I will also continue to work on new poems, as I have throughout the last dozen years. My poems have shifted emphasis from primarily personal material—my illness, my memories, my life with Beverly in the woods—to primarily historical material. It is as though the writing of memoir is satisfying my impulse to explore my personal life, freeing me to look elsewhere in my poems. A lot of my poetry in the last few years has concerned transformative moments in the lives of artists, composers, writers, athletes. In some cases, the poems have been set within the life of the subject; in other cases, the subject has suddenly turned up here in the woods by our house in a kind of visitation. In the next two years, I will publish two collections of poetry: The End of Dreams (Louisiana State University Press) and Approximately Paradise (Tupelo Press). My next work as a poet, I believe, will be to assemble a volume of new and selected poems, adding any new work I might complete in the next few years to a selection from my five previous books.
Biography...
Floyd Skloot, 57, was born in Brooklyn, NY. His memoir, In the Shadow of Memory, won the 2004 PEN Center USA award in creative nonfiction, the 2004 Independent Publishers Book Award in the creative nonfiction and the essay, and the 2003 Oregon Book Award in creative nonfiction. It was also a finalist for the 2003 Barnes & Noble Discover Award in Nonfiction and the 2004 PEN Award in the Art of the Essay; and was a Book Sense 76 recommended title.
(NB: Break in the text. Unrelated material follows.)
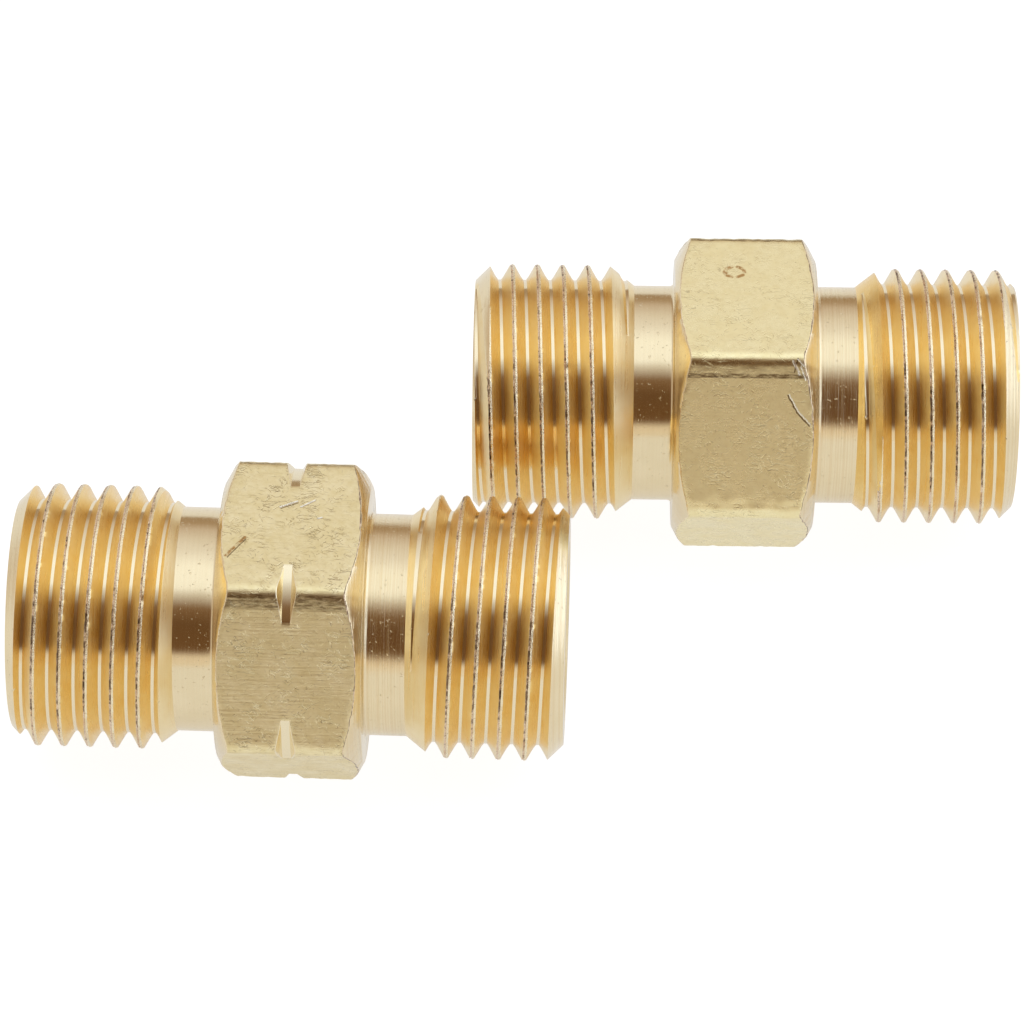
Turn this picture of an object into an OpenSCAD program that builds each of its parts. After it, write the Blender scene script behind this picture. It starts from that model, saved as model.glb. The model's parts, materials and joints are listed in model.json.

His essays have been anthologized in Best American Essays 1993 and 2000, Best American Science Writing 2000 and 2003, The Art of the Essay 1999, and the 2004 Pushcart Prize Anthology. His new memoir, A World of Light, will appear from the University of Nebraska Press in fall 2005. Also a poet and novelist, Skloot will publish his fourth collection of poems with Tupelo Press in fall 2005 and his fifth with Louisiana State University Press in spring 2006. His work has appeared in The Atlantic Monthly, Harper’s, Poetry, Boulevard, The Hudson Review, Southern Review, Sewanee Review, Georgia Review, Virginia Quarterly Review and most of the leading literary journals in this country, as well as in Ireland, England, Wales, and Australia. He lives in Amity, OR, with his wife, Beverly Hallberg.